There's a bit more stupidity about "Flanagan’s hateful ideology."  Hinderaker, echoing some idiocy on the part of the I-thought-he-was-smarter-than-that Glenn Reynolds wonders why Black Lives Matter won't "disband, and stop stirring up race hate," which is something I hadn't noticed them doing; I thought they were simply trying to point out that the black lives matter as much as white people's lives in a country with a depressing history of completely devaluing black lives in the century-and-a-half since it became illegal to price them in dollars at auction houses.  Regardless, it's awfully convenient and facile for Hinderaker (and Reynolds) to suggest an equivalency between organizations that Flanagan might have supported and organizations Dylann Roof is known to have supported when the latter includes groups like The Council of Conservative Citizens, "an American white supremacist organization that supports a large variety of conservative and paleoconservative causes in addition to white nationalism."  Reynolds, calling Flanagan "a black Dylann Roof," asks, "Will we see culture war unleashed against any organizations he [Flanagan] might have supported?" and answers himself, "Of course not. That sort of thing only goes in one direction," which saddens me a bit because I really did think Reynolds was better than that even if I disagreed with him: I really, sincerely assumed that if there was one thing the left and right could declare "culture war" on as a united front it would be things like the CCC, but Reynolds' tone suggests I may be wrong about that and that I'm supposed to feel bad about declaring a "culture war" on neo-Nazis, neo-Confederates, white supremacists, and proud race-mongering fascists.

It's typically considered bad form to answer a question with a question, but at this point the only response I can come up with to the rhetorical questions about culture wars and disavowing Flanagan and embarrassments and whatever is, What the fuck, man?.  "WTF?" as the kids these days like to say.  And at first I thought I'd ask this rhetorically, as a rhetorical flourish, What the fuck, man? and then mic-drop and roll offstage (stage left, natch), but as I think about it, I really must ask this question with some sincerity and wondering about fucks.  I can get a certain white lack-of-comprehension or thin-skinnedness about Black Lives Matter--it's stupid, please understand, but I can get how the phrase can be almost-willfully misconstrued into some kind of relative statement about non-black lives--but to then go the extra step and compare a movement that has engaged in mostly-peaceful pickets and assemblies for the cause of holding police officers accountable for the people they shoot to groups that basically think the wrong side won the American Civil War? 

What the fuck?




An update/addendum: as originally posted, I wrote about Dylann Roof as a supporter of Stormfront, a neo-Nazi group.  Upon further self-checking, I find that Roof's connections to Stormfront, if any, are apparently still unclear.

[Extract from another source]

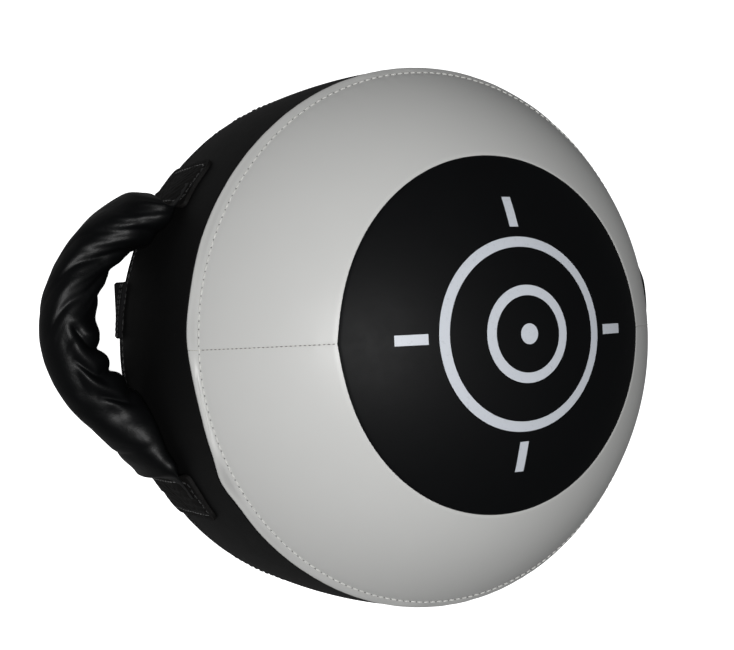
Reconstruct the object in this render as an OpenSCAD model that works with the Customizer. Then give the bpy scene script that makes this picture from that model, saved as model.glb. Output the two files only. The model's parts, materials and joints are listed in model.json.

It appears that a more-certain influence on Roof was The Council of Conservative Citizens, an organization whose status as a hate group is a little murkier.  That is, there are several prominent conservatives who have been or are associated with the organization, deny that its a "racist" organization despite the group's apparent sympathies with white separatists and white supremacists, and the group has the continued endorsement of Ann Coulter (who I swore to myself I'd never mention by name again, having decided she's a troll who very possibly doesn't believe a word she espouses) and Pat Buchanan  (who is a prince among men, a real prize specimen).

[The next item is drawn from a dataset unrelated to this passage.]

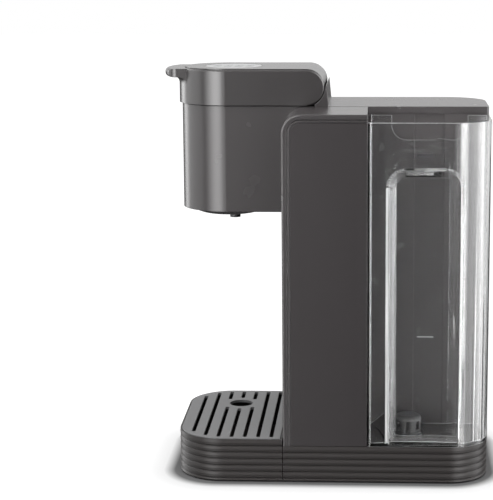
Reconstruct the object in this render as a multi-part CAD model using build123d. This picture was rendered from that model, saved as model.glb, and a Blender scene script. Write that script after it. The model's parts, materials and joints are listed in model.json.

This does lead me to reappraise what I wrote, a little; there are people on the right who think the CCC is being misjudged and maligned by the left, and that they're just another conservative club being slandered and libeled and the questions and criticisms politicians like Trent Lott received about their association with the CCC were/are nothing more than witch-hunting.  And if you believe that, I suppose you might find what I consider to be an obvious (and offensive) false equivalency to be palatable.

So, y'know, I'll float that just in the interest of fairness: maybe you think the Council of Conservative Citizens has gotten a bum rap and focusing on Dylann Roof's admiration for the organization is even bummier.  I have to admit, I think less of you if that's where you're coming from, but I guess it's less-obviously stupid even if I think it makes you something of an asshole for equating Black Lives Matter to an organization that "...oppose[s] all efforts to mix the races of mankind, to promote non-white races over the European-American people through so-called' affirmative action' and similar measures, to destroy or denigrate the European-American heritage, including the heritage of the Southern people, and to force the integration of the races."  I'm not aware of anyone from Black Lives Matter getting on about "race-mixing," but hey, you say "potato," I say, "bunch of unreconstructed redneck racist fuckwits who subscribe to vile prejudices," but hey, y'know, maybe that's just the funny regional way words get pronounced differently in different places, or depending on how you grew up.



2 comments:

Warner Saturday, August 29, 2015 at 3:58:00 PM EDT  

I have in my possession a copy of a memo sent to all ABC News staff in 1972 concerning the election that year. Specifically convention coverage.

It reads in part.

" ... Specifically there must be no display of candidate stickers or buttons by anyone. ..."

That was the first year I covered a Presidential election, although for a different network, specifically RKO General WXLO. The rule held there as well, this rule did not change through the last election I covered in 2008. I know it didn't change in 2012 because a discussion of this inflexible rule brought forth the 1972 memo as a 'We do it this way'.

Disciplined? That is a firing offense at any of the stations or networks I've worked for.

Some on air people won't even vote as that would influence their impartiality.